On iPadOS 14 widgets
I’ve been thinking about the lack of the full widget experience on the iPad lately. Many are frustrated by Apple still holding back the iPad as shown in this Twitter thread. Why Apple did not enable widgets placement anywhere on the home screen? Let’s try to figure this out.
Lack of resources on the springboard team at Apple.
Apple’s resources are not infinite. Introducing widgets support is something that probably wasn’t trivial to add to the iPhone. Maybe Apple chose to concentrate on this device first and introduce the full experience in a forthcoming update to iPadOS.
The importance of the Today view
Contrary to the iPhone, the today view on the iPad can be more prominent to the user. It’s plays a distinctive role to make the iPadOS experience different compared to the iPhone where the Today view is always hidden from the user until it is brought into view with a swipe gesture. One could argue: to add the full widget experience on the iPad, Apple has to reconsider the existence of today view. I think it could be replaced with widgets only in the future.
As I wrote on Micro.blog following an interesting article from Matt Birchler, Apple is not obligated to keep the Today view around on the iPad when they introduce full widgets support. This view could easily be recreated by placing widgets on the left of the screen in landscape view. Device rotation would not affect widgets placement.
Too much strength on system resources
There is so much more space on the iPad home screen that maybe having too many widgets would cause a lack of system resources? Widgets in iOS14 are not interactive like they were on iOS 13 which required more advanced runtime environment to support them. Yet, we should not forget about the fact that iPads do have less system memory than a laptop.
Are resizable widgets needed?
If Apple wants to keep the current icon spacing on the home screen as it is on each current iPad models, this mean a widget would need to be resizable to support device rotation. This feature is not yet available. Resizable widgets are certainly something that would be useful. To change the widget size, users have to remove the widget and add the same from a different size. It’s not the best user experience. As it is now, the standard widget sizes were designed with the iPhone home screen in mind, this doesn’t transpose well on the iPad as the icon screen spacing changes depending on the iPad model.
iPadOS update cycle
What if Apple chose a different update cycle to the iPadOS experience? Maybe it is based on a two-years cycle, who knows? This could mean that the full widget experience could come with iPadOS 15 next year. My gut feeling is that Apple would do more than just completing the widget experience. I think this explains why we don’t have as much flexibility on widgets usage on the iPad, for now.

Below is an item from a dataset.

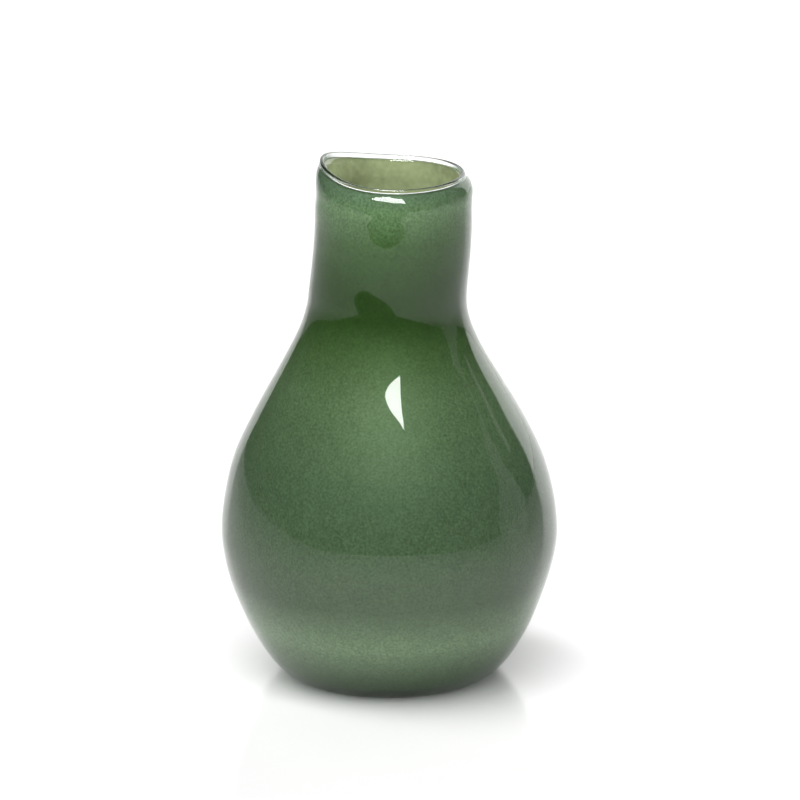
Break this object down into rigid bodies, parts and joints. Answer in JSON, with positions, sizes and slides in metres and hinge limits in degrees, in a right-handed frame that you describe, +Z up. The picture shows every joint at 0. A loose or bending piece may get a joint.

Nothing new for widgets in iOS 14.2 beta
Today, there are many areas open for improvements regarding widgets, especially regarding their management. The upcoming iOS 14.2 is out (in beta form), but doesn’t contain any widget-related and user-facing improvements. My guess is that Apple is content with the current state of widgets implementation. That being said, looking ahead, here is a list of things I’d like to see improved.
Editing widgets stacks
Once a widget stack is added on the home screen, we cannot add other widgets in the stack. Only widgets deletion and reordering are allowed. Adding widgets should be possible.
Merging two stacks in one
It will be useful in the future to allow users to merge two stacks by dragging one on top of another. Right now, we need to rebuild the stacks from scratch which, again, imposes too much management burden on users.
Fragile home screen layout
While adding a widget on the home screen, the layout of icons and widgets already in place is fragile and prone to be broken. This is particularly true when the home page if already full of icons and widgets. Fixing these induced layout issues takes many manipulations.
Siri suggestions widget lacks a visual cue
The Siri suggestions widget should come with a small outline to help differentiate this bunch of dynamically placed icons from those individually placed by the user. An option to add such an outline should be provided at the very least.
A one-by-four widget size should be introduced. The batteries widgets would benefit from it. A more flexible widget placements possibilities would be a welcomed addition.
What the future holds?
We will have to look beyond iOS 14 to get any meaningful changes or improvements regarding widgets. But, One person did have a look and created an animated mockup of what could lie ahead. It is a short clip but it shows where Apple should be heading and It is very cool.
I’ve been playing with widgets since the first beta of iOS 14 came out this summer. I’m still searching for the best home screen pages configuration. I spent countless hours trying to figure out the best setup. And just like for the Apple Watch, I’m never satisfied. Is this supposed to tell something about me, my personality or about Apple’s new iPhone experience? Apparently, I like to have widgets on the top half of each home screen pages and I do use stacks a lot.
There is still a lot of experimentation going on in the widgets space right now. I’m not sure all widgets are useful, many are gimmicky and show a lack of fundamental understanding of what a widget should provide to the users. There is a lot of room for improvement and there are many low-hanging fruits. The coming months will be interesting to watch.